I am writing this as the country is sweltering in a record-breaking heatwave. Not unnaturally, global warming are on everyone’s minds. But in fact, we have suffered extreme weather (heavy rainfall, floods, extreme cold) in recent years which are all attributable to climate change. Is there any particular response to this which we need to take as Christians?


The world was made by Jesus, through Jesus and for Jesus (Colossians 1:16). The beauty of all creation, all life in the world, in its abundant diversity and colour, was made by God. We learn in the Bible how God, people and the natural world are very closely interconnected. If one part is broken, everything suffers the impact. Looking at our world today, there is so much that is broken, the environment, the way people treat each other (think of the many injustices) and people’s relationship with God.


The climate crisis is putting millions of lives at risk. As well as the extreme weather events we have experienced in UK, sea-levels rising and glaciers melting also put whole island nations at risk, such as in Melanesia. The overwhelming scientific consensus is that this is a problem caused by people, by us, due significantly to the burning of fossil fuels, releasing heat-trapping gases such as carbon dioxide. This is a global system built on greed and overconsumption – completely the opposite of what God wants for the world. We’re reaping what we’ve sown.


But it doesn’t just affect us – those in the poorest countries suffer drought and famine as a result, which threatens their lives as well as their finances. Loving our neighbours includes helping those in the poorest countries in the world, as well as those living on the same street as us.

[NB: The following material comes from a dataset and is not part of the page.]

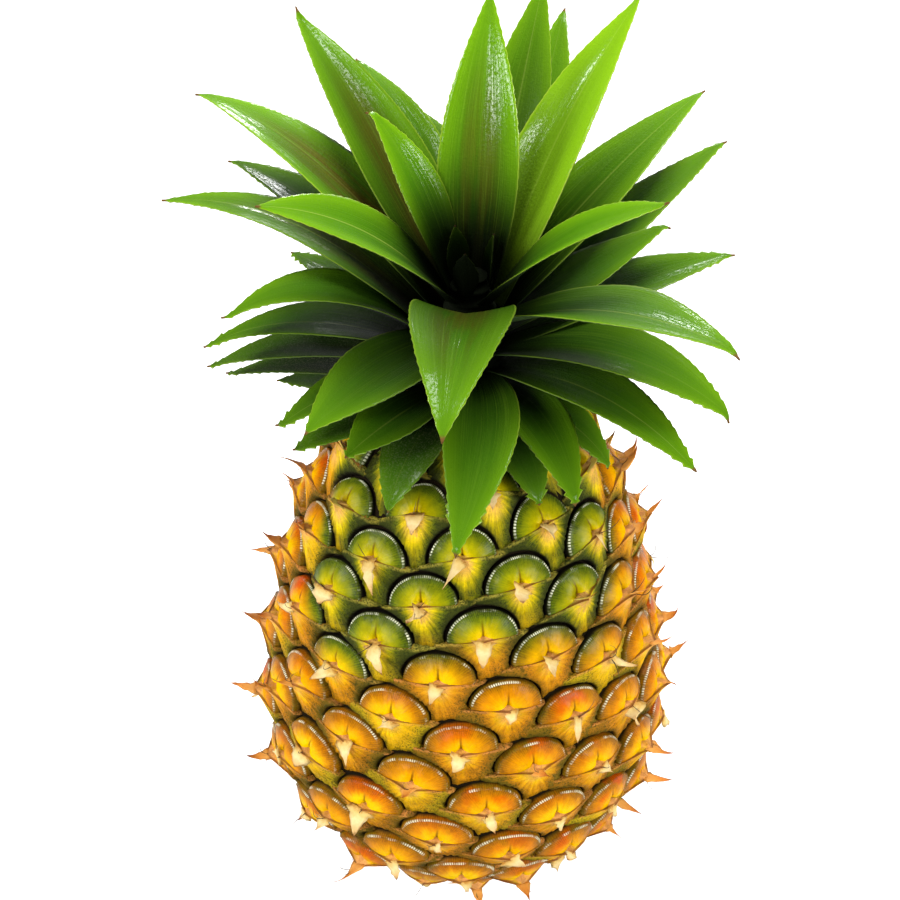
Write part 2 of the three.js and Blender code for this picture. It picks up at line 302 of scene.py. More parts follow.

This is an urgent issue for us to pray about, but also to work to change as a Church. For this reason, PCC decided that our Harvest celebration this year, on 2nd October, will be focussing on climate change and the work of Tearfund. This will come after a week of climate action which we all as a church will be challenged on. We are all God’s representatives in this world, so we need to set an example to others of how to care for his creation. Also, as it says in Proverbs 31.9: 'Speak up and judge fairly; defend the rights of the poor and needy.’ We are called as Christians to stand up for justice, calling on those in positions of power to make decisions that protect the most vulnerable people and the Earth we all rely on. It is a matter of justice to act on climate change, to change our own behaviours, but also to work to change those around us.